Radio broadcasts of music are not advertising, so much as samples. If a car dealership gives away stea knives to get you to come in for a test drive, they are paying for those steak knives. Radio stations pay for music to get you to listen to commercials. The music you hear is a product in itself, not an advertisement for the album.
Now, there was a day when radio stations DID get paid to play records. Do a Google search on “Payola”.
Kenny:
1) I couldn’t agree more on the technicalities of the American legal system and the general inadmissability of the American Heritage Dictionary. Stealing is legally different from copyright infringement just the same as burglary is different from robbery. However, when trying to explain the simple concept of “Illegal file-sharing is immoral” to someone who hides in a web of half-truths and faulty logic (not you, necessarily, but others on this board), it sometimes becomes necessary to show how, from one point of view, file-sharing really can take money out of someone’s pocket, which is pretty close to stealing, which is something that many people can understand.
2) As far as morally simplistic arguments go, it seems quite the leap to me to equate the American Revolution and KaZaa. Again, couldn’t agree with you more on the Sonny Bono act, and the obvious puppetry being performed on our government sickens me. I would argue, however, that much of that problem comes from the legal concept of corporate citizenship rather than who’s taking what illegally from whom.

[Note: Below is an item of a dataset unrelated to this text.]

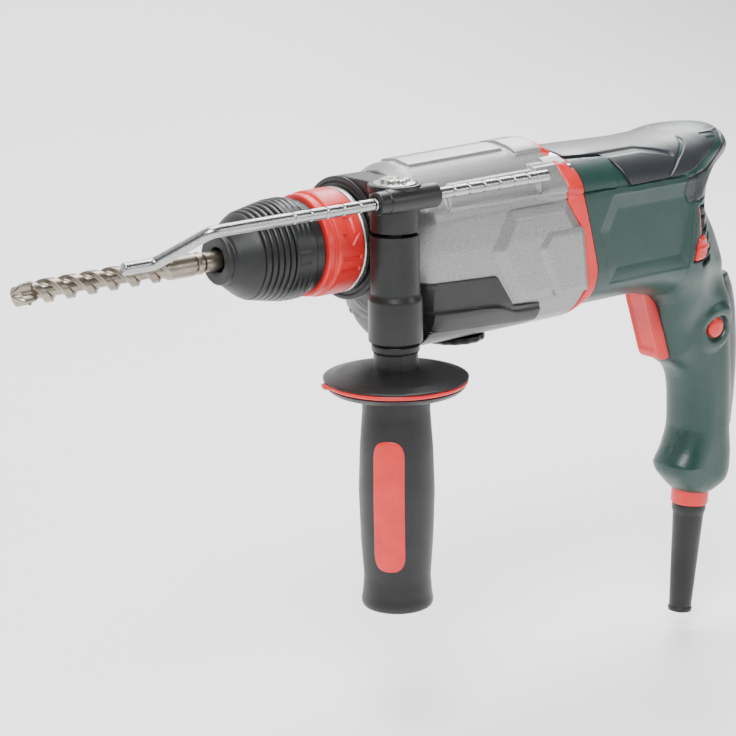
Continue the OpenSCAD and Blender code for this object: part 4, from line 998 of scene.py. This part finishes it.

3) Regardless of who thinks I am or others are “corporate tools,” there is a rather enormous difference between supporting corporate bribery and arguing that citizens should obey relatively moral laws. People who argue for file-sharing on the basis of “evil corporate record companies” are also arguing against individuals like Harlan Ellison and PAD, neither of whom are people I would deem “corporate tools.” Illegal file-sharing is, by and large, immoral on a fundamental level. Just because you don’t care that you’re hurting entity A doesn’t make it right to hurt entity B.
4) All illegal file-sharing really does is give the record companies more ammo to whine for more and more restrictive and foolish legislation. It keeps ebooks from being the force they could be because people are worried that (gasp!) the books might be pirated! Instead, find legal ways to avoid the record companies. Find bands that produce their own albums and support them. It’s all money, in the end, folks.
I don’t know. I’m pretty much done with this topic. When people resort to calling names (like “corporate tool”), the topic becomes uninteresting to me. Just remember, when you create something and have a legal and moral right to profit from it, and someone steals your creation, that file-sharing was doing the same to someone else.
Eric
Napster offered to pay thr RIAA members, but they wouldn’t accept.
The RIAA must be defeated.
Oh Eric, please don’t go, I find your words of wisdom SOOOOOOO convincing…. /patronizing mode off
Since the tone on copyright extension in the US seems to be uniformly negative, I thought I should share this quote from Neil Gaiman (also not a corporate tool) for a more balanced perspective:
Yes, I’m pleased that the Supreme Court upheld the copyright extension stuff. It doesn’t bother me personally whether my own work goes into the public domain 50 years or 70 after I die, but a world in which stuff went into the public domain in the USA 20 years before the rest of the world (which has a 70 year expiration) would have been deeply problematic for authors and their estates.
\\i feel like an idiot cos i’ve barely heard of harlan ellison. my friends are actually laughing in disbelief at me right now for it. where’s a good place to start if i want to catch up on some of his work?
Posted by ronani\\
…have you tried your local library? You’ll find him listed in the Dewey Decimal System there.
Bladestar,
I am so sorry for having an opinion different than yours. I am also terribly sorry for trying to explain my side of things. What was I thinking, that people might view things differently? Obviously, that is not why PAD allows comments even from those who don’t agree with him.
I will endeavor to be a better person in the future. Goodbye, cruel thread!
Eric
// Better than listening to corporate tools like yourself who want to let the corporate dollars control the laws and make sure nothing ever becomes public domian again.
I’ll fight on the side of right, thank you very much. //
How is protecting the creator’s copyrights being a ‘corporate tool’? How is cheating an artist or a writer of -their- share of the profits being ‘on the side of right’?
Because, more primarily in the case of music, the artist doesn’t own the rights to the music, the music publisher does…
The first thing I want to say about this is STOP, THIEF!
And obviously, from all the posts I’ve seen here, that should be THIEVES.
Not of books, though. Harlan Ellison is stressing out over nothing.
“Radio stations and music shops give these imbeciles FREE ADVERTISING.
Radio broadcasts of music are not advertising, so much as samples.”
Not unless someone has a tape recorder running off their radio 24 hours a day. They certainly don’t at music shops.
In any case, I’d like to see how many albums the music industry would sell each year if radio stations and music shops stopped playing ANY of their stuff.
Chuck Melville: //How is protecting the creator’s copyrights being a ‘corporate tool’? How is cheating an artist or a writer of -their- share of the profits being ‘on the side of right’?//
Bladestar: //Because, more primarily in the case of music, the artist doesn’t own the rights to the music, the music publisher does…//
So, then, theft is all right so long as it involves an unpopular third party.